The next decade provides a unique opportunity for TOS to engage in the development of the recently established UN Decade of Ocean Science for Sustainable Development (2021–2039). The program for the Ocean Science Decade is currently under debate and will very likely encourage actions toward a more integrated and sustainable ocean observing system to facilitate discovery, understanding of ocean systems, and environmental monitoring. Advances in robotics and the combination of remote and in situ ocean observations offer new opportunities, and free and open data sharing and multi-stakeholder contributions by governments (rich and poor), the private sector, and citizens are opening exciting new dimensions. International efforts, such as the Global Ocean Observing System, the Blue Planet initiative of the Group on Earth Observations, and the community developed Framework for Ocean Observing provide a basis and an opportunity for growth and evolution. The upcoming decadal conference on ocean observations, OceanObs’19 (Hawaii, September 16–20, 2019), will provide an excellent opportunity to advance our ocean observing ambitions. TOS is a proud sponsor of that conference.
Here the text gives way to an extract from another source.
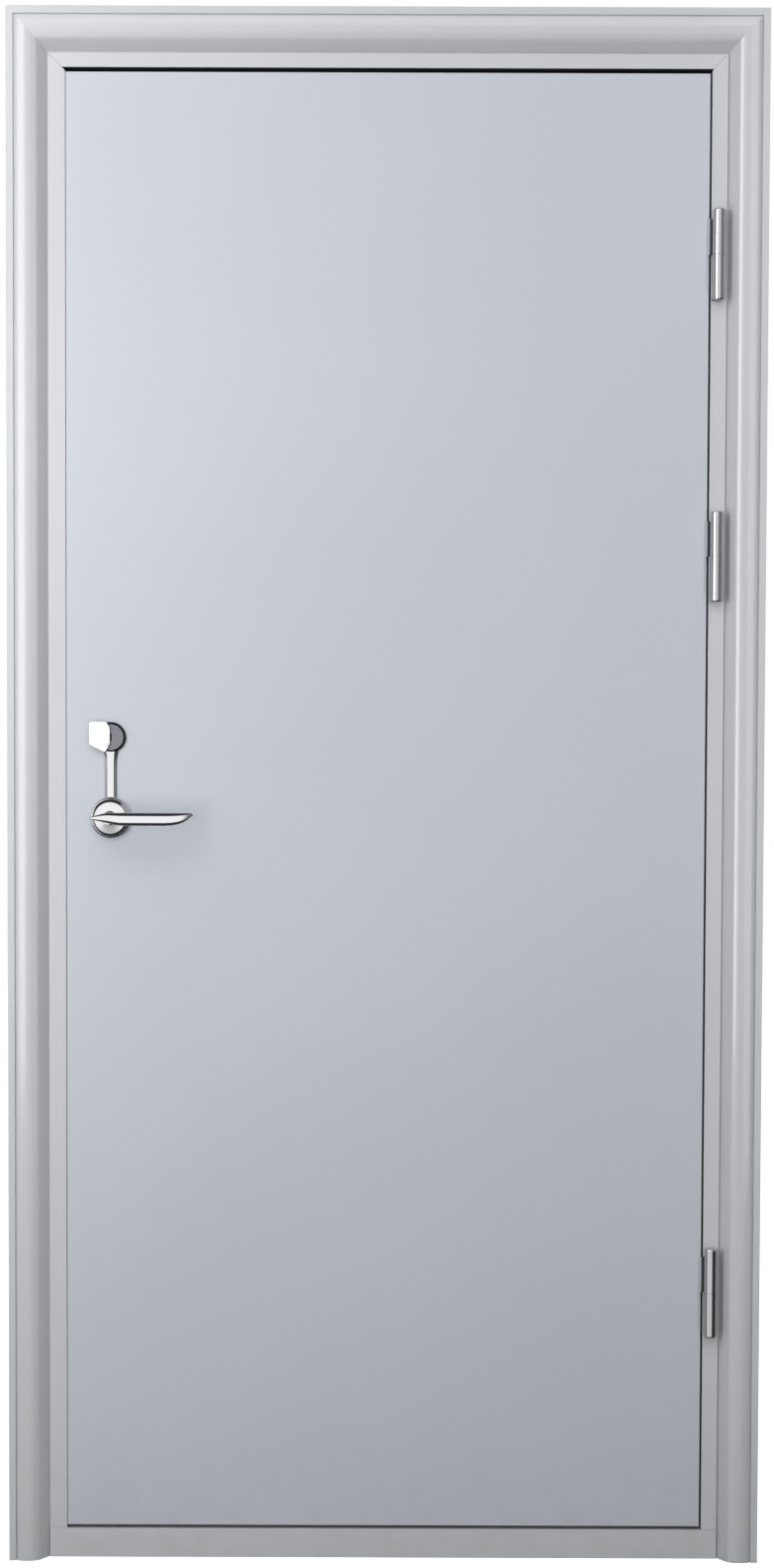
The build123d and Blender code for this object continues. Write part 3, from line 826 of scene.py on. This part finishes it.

The Ocean Science Decade will also highlight opportunities for integrated research informing human-ocean development options, will promote initiatives for global capacity building, and should improve current ocean governance systems. All this is actively discussed in the Executive Planning Group for the Decade. I am a member of this group, and I thank TOS for the nomination and support.
Our organization has the flexibility to explore new approaches and programs. However, it is not the president’s job to define the future of TOS. I will work with President-Elect Andone Lavery and the TOS Council to establish a consultative process to develop an exciting and engaging strategy as we look ahead to creating a plan for The Oceanography Society in 2030: Looking to the Future.